Despite widespread negative narrative by the media, a combative Congress party and the combined onslaught of various opposition groups, BJP has still remained the first choice of voters across India from Madhya Pradesh to Rajasthan to Karnataka. It is indeed fascinating to note that BJP’s United Spectrum of Hindu Votes, including dominating middle castes, has also remained structurally intact.
Two simple examples of this continuing support of powerful middle castes can be seen in Rajasthan and Karnataka. In Rajasthan, BJP’s victory in the civic polls was mainly because of Rajput votes while in the BBMP polls of Bangalore, the dominant Vokkaligas broke free from the patronage system of the ruling party to support the BJP. In fact, such a rebellion by a dominant caste against a ruling dispensation hasn’t happened in nearly 35 years in Karnataka.
An even more fascinating result has come from the very unlikely state of Kerala. In the Aruvikkara assembly by-poll, BJP managed to increase its vote share by a whopping 343% while Congress and CPM increased votes by merely 0.6% and 0.4% respectively. In fact, in comparison to 2011 election, 26,000 young new voters were added to the rolls in this assembly segment which exactly corresponds to the 26000 extra votes that BJP secured in the by-polls. This confirms our analysis about young new India breaking the patronage systems to support Modi in his endeavor to rediscover India.
One common feature of all these recent electoral achievements of BJP in the last few weeks is the transmission of the Modi electoral current to the local BJP leaders – from an established face like Shivraj Singh to a neo-political entity like R. Ashoka. It is in this backdrop that the Patel agitation in Gujarat comes as a jarring note. What is even more intriguing is the fact that Gujarat has a Patel Chief Minister for the first time since 2002.
The Patidar community makes up for some 17% of Gujarati population and has a strong political presence in Saurashtra. It is a well-known fact that a powerful section of elite Leuva Patels have never forgiven Narendra Modi for dislodging Keshubhai Patel. Fact also is that despite BJP’s stupendous electoral performance in the state for more than two decades, Congress has still managed to secure some 40% of the vote share throughout this period. A small sub-section of anti-BJP Patels have been part of that 40% vote-share. Thus there are two possible questions that arise out of this Patel agitational approach.

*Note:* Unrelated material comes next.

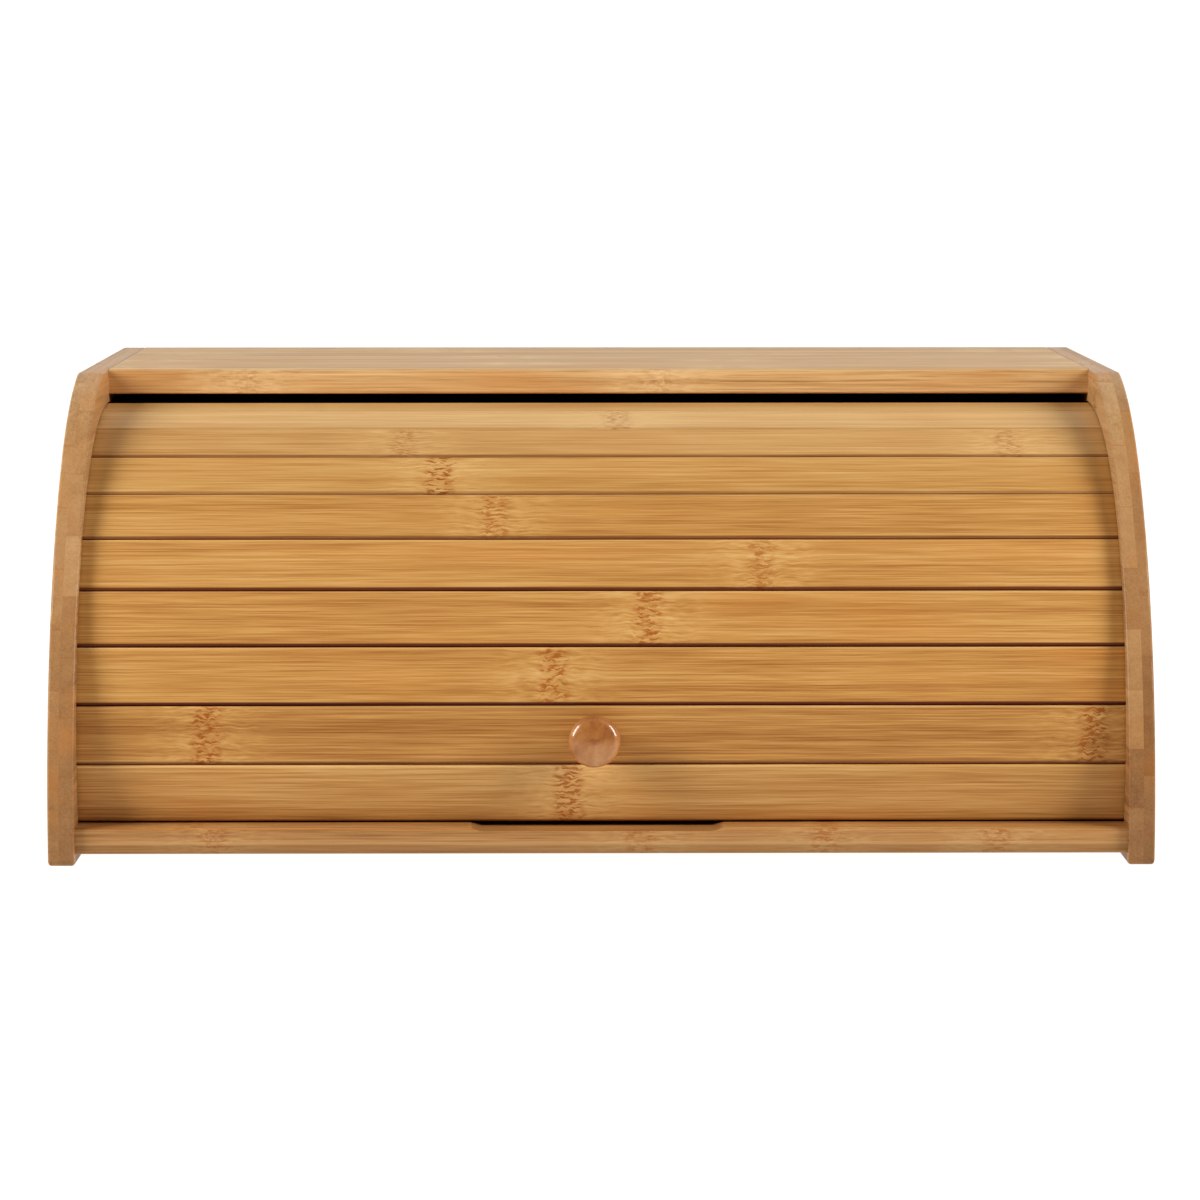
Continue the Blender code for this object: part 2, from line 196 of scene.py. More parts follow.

The first question is of local nature. Has Hardik Patel (and his backers) only amalgamated anti-BJP forces or has he broken new ground in Gujarat? Unfortunately the answer to this question will not come out of the media noise which has its own agenda to try and belittle Modi at every available opportunity. Instead, we will have to wait for a few more months when local body polls will give us a greater indication of any demographic trend.
The second question has larger implications for Modi and BJP. Is this Patel agitation a part of the larger systemic reaction from the patronage networks which have been disrupted by the Modi juggernaut? Fortunately for the BJP, very recent electoral snapshots do not suggest such a trend.
Whatever the current status and future implications of the nascent Patel agitation in Gujarat, Modi must never forget that H.N. Bahuguna advice to Indira Gandhi – do not underestimate the ambition of an opportunist based on his physique or age.